Second Committee Member

Julian L. Fairey

Abstract

Nitrogen, phosphorus, and sediment transport is a concern for Northwest Arkansas due to high exports through riverine discharge. Urban, agricultural, and pastured watersheds have been associated with increased N, P, and sediment concentrations when compared to forested catchments. The objective of this study was to evaluate discharge and nutrient loads associated with a small urban, agricultural (row crop), wetland influenced, and pasture/farmland sub-catchment within four ephemeral drainages and located at the Watershed Research and Education Center in Fayetteville, AR. Samples were collected during base flow conditions and periodic storm flow conditions from 2009-2012. Flow adjusted concentration trends were used to develop seasonal and annual constituent loads for each catchment.
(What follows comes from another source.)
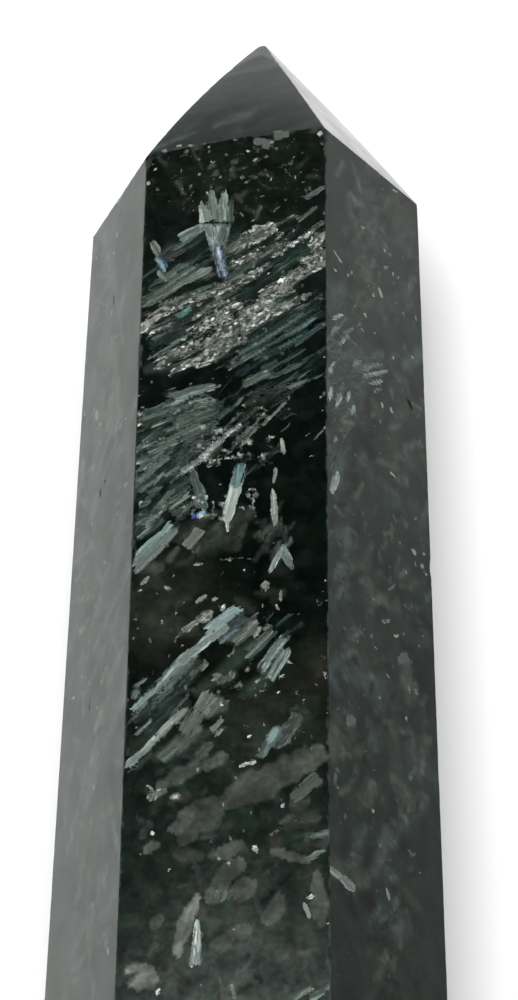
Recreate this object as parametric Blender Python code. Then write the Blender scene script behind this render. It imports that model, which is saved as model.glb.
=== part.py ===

A strong correlation between discharge and N, P, and sediment (r>0.896, p<0.001) occurred throughout all ephemeral drainages. The largest yields for N, P, and sediment were associated with the pastured/farmland sub-catchment, while high yields were generated from the agricultural sub-catchment. The lowest N and P yields were generated from the urban sub-catchment, and the lowest sediment yield generated from the wetland influenced sub-catchment. Results of this study reveal the relationship between small watershed scale (<140 ha) landuse and its effect on N, P, and sediment transport and storage.